## Extracted data
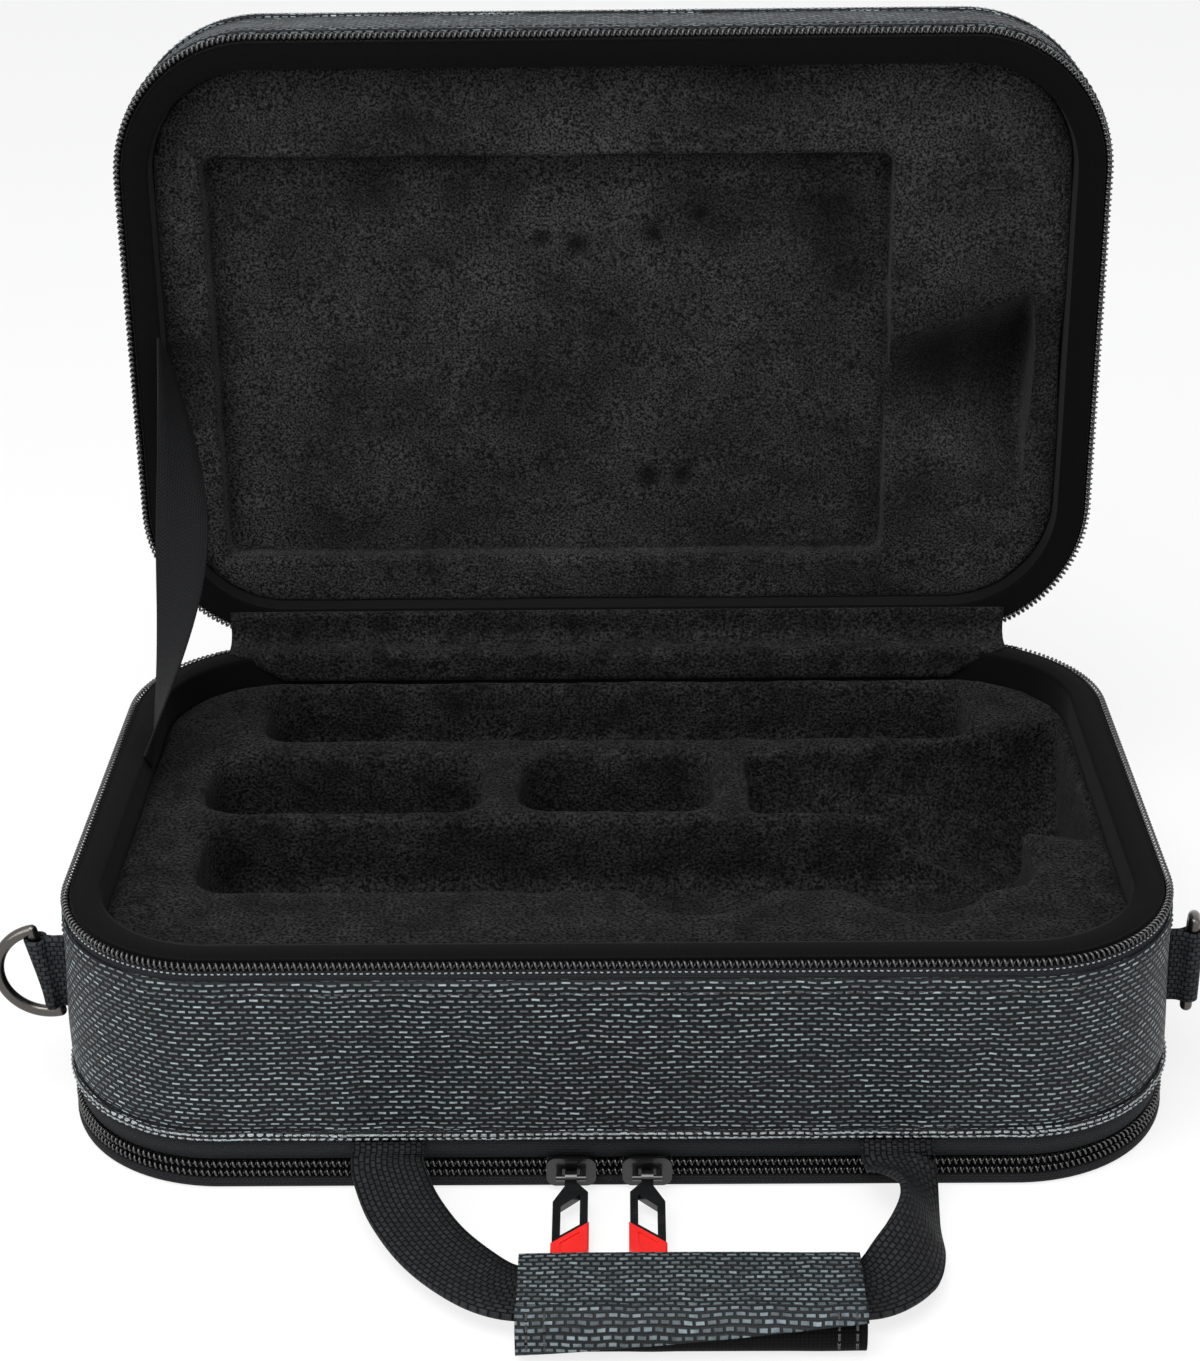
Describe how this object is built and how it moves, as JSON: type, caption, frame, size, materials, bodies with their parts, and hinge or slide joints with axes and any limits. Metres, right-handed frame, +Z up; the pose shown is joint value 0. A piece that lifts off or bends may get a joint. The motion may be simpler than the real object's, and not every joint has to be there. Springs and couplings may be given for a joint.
{
  "type": "clarinet case",
  "caption": "Soft zip-up case for a taken-apart clarinet: padded base with shaped hollows, hinged lid with recess, flat pocket below, strap rings and a webbing handle.",
  "frame": {"origin": "centre of the flat underside that the case stands on", "axes": "+Z up, +Y to the hinge at the back, +X along the case's length to the right"},
  "size_m": [0.3816, 0.3493, 0.2986],
  "materials": {
    "nylon": "woven ballistic nylon",
    "binding": "woven tape",
    "coil": "nylon coil",
    "tape": "herringbone tape",
    "foam": "closed-cell foam",
    "knit": "fine knit",
    "plush": "short plush",
    "webbing": "ribbed webbing",
    "ribbon": "flat ribbon",
    "black_metal": "glossy black enamel",
    "gunmetal": "dark nickel plate",
    "red_rubber": "moulded rubber"
  },
  "bodies": {
    "base": {"pocket_panel": "nylon", "pocket_hem": "binding", "pocket_coil_lower": "coil", "pocket_coil_upper": "coil", "pocket_tape": "tape", "base_shell": "foam", "base_cover": "nylon", "base_hem": "nylon", "base_rim_band": "knit", "base_zipper_tape": "tape", "base_zipper_coil": "coil", "insert_front": "plush", "insert_middle": "plush", "insert_back": "plush", "handle_anchor_left": "webbing", "handle_anchor_right": "webbing", "hinge_flap": "plush", "hinge_spine": "nylon", "stay_ribbon": "ribbon", "ring_tab_left": "webbing", "ring_tab_right": "webbing", "main_slider_left": "black_metal", "main_slider_right": "black_metal"},
    "lid": {"lid_shell": "foam", "lid_cover": "nylon", "lid_hem": "nylon", "lid_rim_band": "knit", "lid_zipper_tape": "tape", "lid_zipper_coil": "coil", "lid_liner": "plush"},
    "handle": {"handle_strap": "webbing", "grip_core": "foam", "grip_wrap": "nylon", "grip_flap": "nylon"},
    "ring_left": {"ring_left": "gunmetal"},
    "ring_right": {"ring_right": "gunmetal"},
    "pocket_slider_left": {"pocket_slider_left": "black_metal"},
    "pocket_slider_right": {"pocket_slider_right": "black_metal"},
    "pocket_pull_left": {"pocket_pull_left": "black_metal", "pocket_pull_tip_left": "red_rubber"},
    "pocket_pull_right": {"pocket_pull_right": "black_metal", "pocket_pull_tip_right": "red_rubber"},
    "main_pull_left": {"main_pull_left": "black_metal", "main_pull_tip_left": "red_rubber"},
    "main_pull_right": {"main_pull_right": "black_metal", "main_pull_tip_right": "red_rubber"}
  },
  "joints": [
    {"name": "lid_hinge", "type": "hinge", "parent": "base", "child": "lid", "pos_m": [0, 0.11, 0.079], "axis": [1, 0, 0], "range_deg": [0, 92.7], "deforming": ["hinge_flap", "hinge_spine", "stay_ribbon"]},
    {"name": "handle_swing", "type": "hinge", "parent": "base", "child": "handle", "pos_m": [0, -0.1147, 0.0136], "axis": [-1, 0, 0], "range_deg": [0, 85], "deforming": ["handle_strap"]},
    {"name": "ring_left_swing", "type": "hinge", "parent": "base", "child": "ring_left", "pos_m": [-0.1798, -0.059, 0.045], "axis": [-0.2079, 0, 0.9781], "range_deg": [-85, 85]},
    {"name": "ring_right_swing", "type": "hinge", "parent": "base", "child": "ring_right", "pos_m": [0.1798, -0.059, 0.045], "axis": [0, 0, 1], "range_deg": [-160, 7]},
    {"name": "pocket_zip_left", "type": "slide", "parent": "base", "child": "pocket_slider_left", "axis": [-1, 0, 0], "range_m": [0, 0.095]},
    {"name": "pocket_pull_left_lift", "type": "hinge", "parent": "pocket_slider_left", "child": "pocket_pull_left", "pos_m": [-0.014, -0.11625, 0.00675], "axis": [-1, 0, 0], "range_deg": [0, 88]},
    {"name": "pocket_zip_right", "type": "slide", "parent": "base", "child": "pocket_slider_right", "axis": [1, 0, 0], "range_m": [0, 0.095]},
    {"name": "pocket_pull_right_lift", "type": "hinge", "parent": "pocket_slider_right", "child": "pocket_pull_right", "pos_m": [0.009, -0.11625, 0.00675], "axis": [-1, 0, 0], "range_deg": [0, 88]},
    {"name": "main_pull_left_lift", "type": "hinge", "parent": "base", "child": "main_pull_left", "pos_m": [-0.14288, 0.11013, 0.072], "axis": [0.9165, 0.4, 0], "range_deg": [0, 90]},
    {"name": "main_pull_right_lift", "type": "hinge", "parent": "base", "child": "main_pull_right", "pos_m": [0.14288, 0.11013, 0.072], "axis": [0.9165, -0.4, 0], "range_deg": [0, 90]}
  ]
}
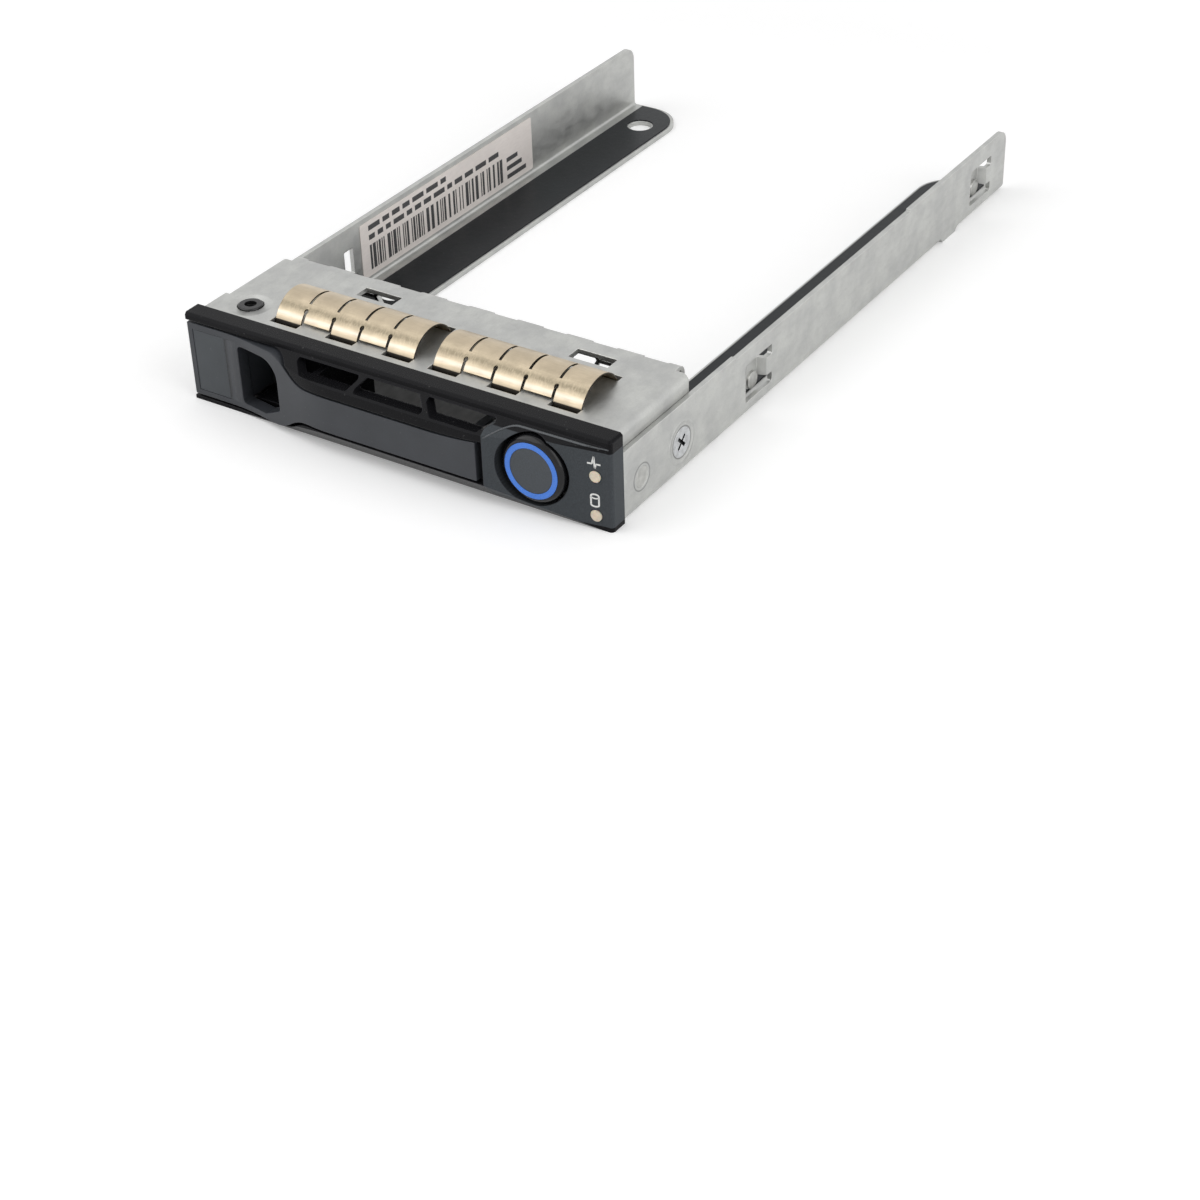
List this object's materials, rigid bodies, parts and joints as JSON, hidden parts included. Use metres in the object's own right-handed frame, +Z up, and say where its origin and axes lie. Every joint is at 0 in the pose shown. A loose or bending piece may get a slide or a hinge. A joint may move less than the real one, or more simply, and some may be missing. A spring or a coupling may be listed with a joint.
{
  "type": "hot swap drive caddy",
  "caption": "Sheet-metal tray for a 2.5 inch drive with a perforated front box, contact finger strips, and a black bezel with a swinging lever and a round release button.",
  "frame": {"origin": "on the underside of the floor sheet, midway between the arms, at the sheet's front end where the bezel meets it", "axes": "+X across the caddy to the right as seen from its front, +Y along the caddy from the front to the back, +Z up"},
  "size_m": [0.076, 0.1303, 0.0173],
  "materials": {
    "galvanised_sheet": "galvanised, satin",
    "black_film": "matt",
    "label_paper": "matt paper",
    "turned_steel": "satin",
    "contact_strip": "satin, warm tone",
    "screw_steel": "zinc plated",
    "bezel_plastic": "fine satin grain",
    "lever_plastic": "satin",
    "inlay_plastic": "satin",
    "black_steel": "black oxide",
    "spring_steel": "drawn wire",
    "button_plastic": "gloss",
    "ring_blue": "gloss",
    "latch_plastic": "matt",
    "light_pipe": "milky"
  },
  "bodies": {
    "carrier": {"tray_frame": "galvanised_sheet", "insulating_film": "black_film", "label": "label_paper", "drive_pins": "turned_steel", "front_cover": "galvanised_sheet", "emi_strip_left": "contact_strip", "emi_strip_right": "contact_strip", "side_screws": "screw_steel", "bezel_rivet": "turned_steel", "bezel": "bezel_plastic", "pivot_pin": "black_steel", "lever_spring": "spring_steel", "light_pipe_upper": "light_pipe", "light_pipe_lower": "light_pipe"},
    "lever": {"lever": "lever_plastic", "lever_inlay": "inlay_plastic"},
    "button": {"button_cap": "button_plastic", "button_ring": "ring_blue"},
    "latch": {"latch_slide": "latch_plastic", "latch_spring": "spring_steel"}
  },
  "joints": [
    {"name": "lever_swing", "type": "hinge", "parent": "carrier", "child": "lever", "pos_m": [-0.0312, 0.0042, 0.0093], "axis": [0, 0, -1], "range_deg": [0, 55]},
    {"name": "button_press", "type": "slide", "parent": "carrier", "child": "button", "axis": [0, 1, 0], "range_m": [0, 0.0018], "stiffness_N_per_m": 800},
    {"name": "latch_release", "type": "slide", "parent": "carrier", "child": "latch", "axis": [1, 0, 0], "range_m": [0, 0.0018], "deforming": ["latch_spring"]}
  ],
  "couplings": [
    {"joint": "latch_release", "follows": "button_press", "ratio": 1}
  ]
}
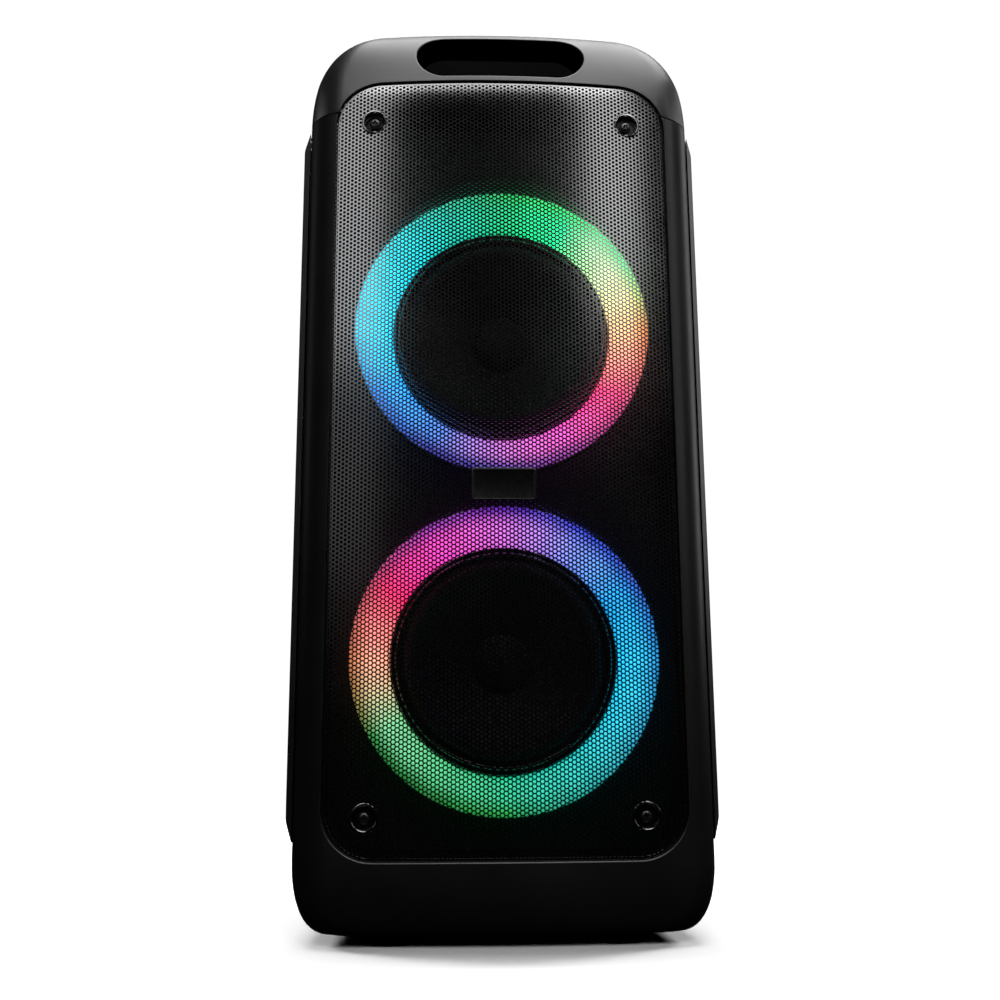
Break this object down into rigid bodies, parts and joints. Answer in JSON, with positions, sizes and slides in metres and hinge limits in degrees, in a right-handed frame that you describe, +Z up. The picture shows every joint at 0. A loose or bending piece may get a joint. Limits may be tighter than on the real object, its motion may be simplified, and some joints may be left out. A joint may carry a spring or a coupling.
{
  "type": "party speaker",
  "caption": "Tall black portable party speaker: rounded moulded tower with a slot handle in its top cap, a curved perforated grille over lit ring surrounds, and side guards.",
  "frame": {"origin": "centre of the bounding box at its base, on the ground under the middle of the body", "axes": "+Z up, the grille faces -Y, +X to the right of someone who looks at the front"},
  "size_m": [0.3048, 0.32, 0.7],
  "materials": {
    "shell": "fine moulded texture",
    "guard": "fine moulded texture",
    "grille": "satin black powder coat, perforated",
    "screw": "blackened steel",
    "gloss": "gloss",
    "rubber": "matte",
    "diffuser": "translucent, lit from behind in changing colours",
    "board": "solder mask",
    "cone": "coated paper",
    "ferrite": "matte ferrite and plated steel",
    "winding": "enamelled copper wire",
    "spider": "resin-stiffened weave",
    "fibreboard": "raw fibreboard",
    "aluminium": "satin",
    "basket": "pressed steel, black",
    "key": "soft-touch",
    "battery": "shrink wrap"
  },
  "bodies": {
    "enclosure": {"top_cap": "shell", "front_cabinet": "shell", "rear_cabinet": "shell", "side_guard_left": "guard", "side_guard_right": "guard", "front_grille": "grille", "badge_plate": "gloss", "baffle_board": "fibreboard", "control_panel": "gloss", "display_lens": "gloss", "control_board": "board", "connection_panel": "shell", "mic_jack": "gloss", "guitar_jack": "gloss", "usb_socket": "aluminium", "mains_inlet": "gloss", "bass_port": "shell", "battery_pack": "battery", "light_controller": "board", "amplifier_board": "board", "heat_sink": "aluminium", "power_supply": "board", "grille_screw_1": "screw", "foot_1": "rubber", "grille_screw_2": "screw", "foot_2": "rubber", "grille_screw_3": "screw", "foot_3": "rubber", "grille_screw_4": "screw", "foot_4": "rubber", "light_ring_upper": "diffuser", "led_board_upper": "board", "trim_ring_upper": "gloss", "basket_upper": "basket", "magnet_upper": "ferrite", "spider_upper": "spider", "surround_upper": "rubber", "light_ring_lower": "diffuser", "led_board_lower": "board", "trim_ring_lower": "gloss", "basket_lower": "basket", "magnet_lower": "ferrite", "spider_lower": "spider", "surround_lower": "rubber"},
    "volume_dial": {"volume_knob": "key"},
    "mic_dial": {"mic_knob": "key"},
    "guitar_dial": {"guitar_knob": "key"},
    "mains_rocker": {"power_rocker": "gloss"},
    "cone_assembly_upper": {"cone_upper": "cone", "dust_cap_upper": "cone", "voice_coil_upper": "winding"},
    "cone_assembly_lower": {"cone_lower": "cone", "dust_cap_lower": "cone", "voice_coil_lower": "winding"},
    "button_1": {"key_1": "key"},
    "button_2": {"key_2": "key"},
    "button_3": {"key_3": "key"},
    "button_4": {"key_4": "key"},
    "button_5": {"key_5": "key"},
    "button_6": {"key_6": "key"}
  },
  "joints": [
    {"name": "cone_slide_upper", "type": "slide", "parent": "enclosure", "child": "cone_assembly_upper", "axis": [0, -1, 0], "range_m": [-0.004, 0.004], "stiffness_N_per_m": 1500, "deforming": ["surround_upper", "spider_upper"]},
    {"name": "cone_slide_lower", "type": "slide", "parent": "enclosure", "child": "cone_assembly_lower", "axis": [0, -1, 0], "range_m": [-0.004, 0.004], "stiffness_N_per_m": 1500, "deforming": ["surround_lower", "spider_lower"]},
    {"name": "volume_turn", "type": "hinge", "parent": "enclosure", "child": "volume_dial", "pos_m": [0, 0.032, 0.694], "axis": [0, 0, 1], "continuous": true},
    {"name": "mic_turn", "type": "hinge", "parent": "enclosure", "child": "mic_dial", "pos_m": [-0.066, -0.014, 0.693], "axis": [0, 0, 1], "range_deg": [-150, 150]},
    {"name": "guitar_turn", "type": "hinge", "parent": "enclosure", "child": "guitar_dial", "pos_m": [0.066, -0.014, 0.693], "axis": [0, 0, 1], "range_deg": [-150, 150]},
    {"name": "button_press_1", "type": "slide", "parent": "enclosure", "child": "button_1", "axis": [0, 0, -1], "range_m": [0, 0.0012], "stiffness_N_per_m": 400, "springref_m": -0.001},
    {"name": "button_press_2", "type": "slide", "parent": "enclosure", "child": "button_2", "axis": [0, 0, -1], "range_m": [0, 0.0012], "stiffness_N_per_m": 400, "springref_m": -0.001},
    {"name": "button_press_3", "type": "slide", "parent": "enclosure", "child": "button_3", "axis": [0, 0, -1], "range_m": [0, 0.0012], "stiffness_N_per_m": 400, "springref_m": -0.001},
    {"name": "button_press_4", "type": "slide", "parent": "enclosure", "child": "button_4", "axis": [0, 0, -1], "range_m": [0, 0.0012], "stiffness_N_per_m": 400, "springref_m": -0.001},
    {"name": "button_press_5", "type": "slide", "parent": "enclosure", "child": "button_5", "axis": [0, 0, -1], "range_m": [0, 0.0012], "stiffness_N_per_m": 400, "springref_m": -0.001},
    {"name": "button_press_6", "type": "slide", "parent": "enclosure", "child": "button_6", "axis": [0, 0, -1], "range_m": [0, 0.0012], "stiffness_N_per_m": 400, "springref_m": -0.001},
    {"name": "rocker_tip", "type": "hinge", "parent": "enclosure", "child": "mains_rocker", "pos_m": [-0.044, 0.154, 0.122], "axis": [1, 0, 0], "range_deg": [0, 14]}
  ]
}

## Set problem
Read through the entries and copy every line that includes "where".

## Solution to this problem
List this object's materials, rigid bodies, parts and joints as JSON, hidden parts included. Use metres in the object's own right-handed frame, +Z up, and say where its origin and axes lie. Every joint is at 0 in the pose shown. A loose or bending piece may get a slide or a hinge. A joint may move less than the real one, or more simply, and some may be missing. A spring or a coupling may be listed with a joint.
  "frame": {"origin": "on the underside of the floor sheet, midway between the arms, at the sheet's front end where the bezel meets it", "axes": "+X across the caddy to the right as seen from its front, +Y along the caddy from the front to the back, +Z up"},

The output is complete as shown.